Der Smart-Meter-Rollout nimmt in Deutschland Fahrt auf: „Die Standards sind stabil, die Technik steht, und die Prozesse laufen“, sagt Sören Patzack, Partner Digitalisierung und Gesellschafter bei der BET Consulting GmbH.
Der Smart-Meter-Rollout nimmt in Deutschland Fahrt auf: Die Standards sind stabil, die Technik steht, und die Prozesse laufen, sagt Sören Patzack, Partner Digitalisierung bei der BET Consulting GmbH. (Bild: © Claudia Fahlbusch)

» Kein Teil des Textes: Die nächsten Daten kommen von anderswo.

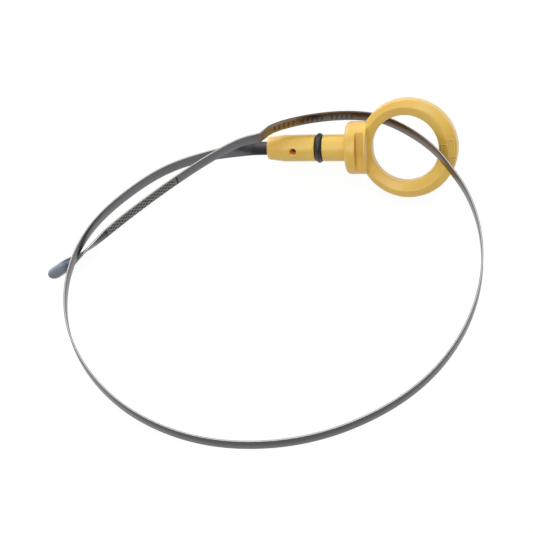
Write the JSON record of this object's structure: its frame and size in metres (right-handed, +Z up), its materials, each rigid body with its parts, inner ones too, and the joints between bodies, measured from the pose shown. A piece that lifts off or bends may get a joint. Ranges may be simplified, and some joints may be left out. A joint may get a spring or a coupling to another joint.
{
  "type": "engine oil dipstick",
  "caption": "Oil dipstick with a moulded finger-ring handle, a collar, a sealed plug and a flat spring-steel blade coiled in a loop.",
  "frame": {"origin": "on the surface that the part lies on, below the middle of its outline", "axes": "+Z up, +X along the handle from the nose towards the finger ring, +Y away from the viewer"},
  "size_m": [0.1831, 0.1633, 0.039],
  "materials": {
    "handle": "satin moulded plastic",
    "o_ring": "matt",
    "blade": "finely brushed, with polished edges"
  },
  "bodies": {
    "root": {"handle": "handle", "o_ring": "o_ring", "blade": "blade"}
  },
  "joints": []
}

„In der aktuellen Branchendiskussion zum Smart-Meter-Rollout werden häufig Äpfel mit Birnen verglichen“

Wie geht es weiter mit dem Smart-Meter-Rollout? Sören Patzack ist sehr optimistisch, dass das Erreichen der 20 Prozent-Quote klappen wird. Selbst bei Stadtwerken, die noch nicht begonnen haben, sieht der Partner Digitalisierung bei BET Consulting noch sehr gute Chancen. Beim Steuerungsrollout ist sein Optimismus etwas gedämpfter, Messstellenbetreiber müssen Steuern über das intelligente Messsystem nun stark priorisieren, so sein Appell. Patzack spricht im Interview mit energie.blog zudem über die neue Rolle der Bundesnetzagentur, was es mit dem Steuerboxen-Admin und der jährlichen Funktionsprüfung auf sich hat. Und welche drei Dinge Stadtwerke beim Steuerungs-Rollout nun bevorzugt angehen sollten. 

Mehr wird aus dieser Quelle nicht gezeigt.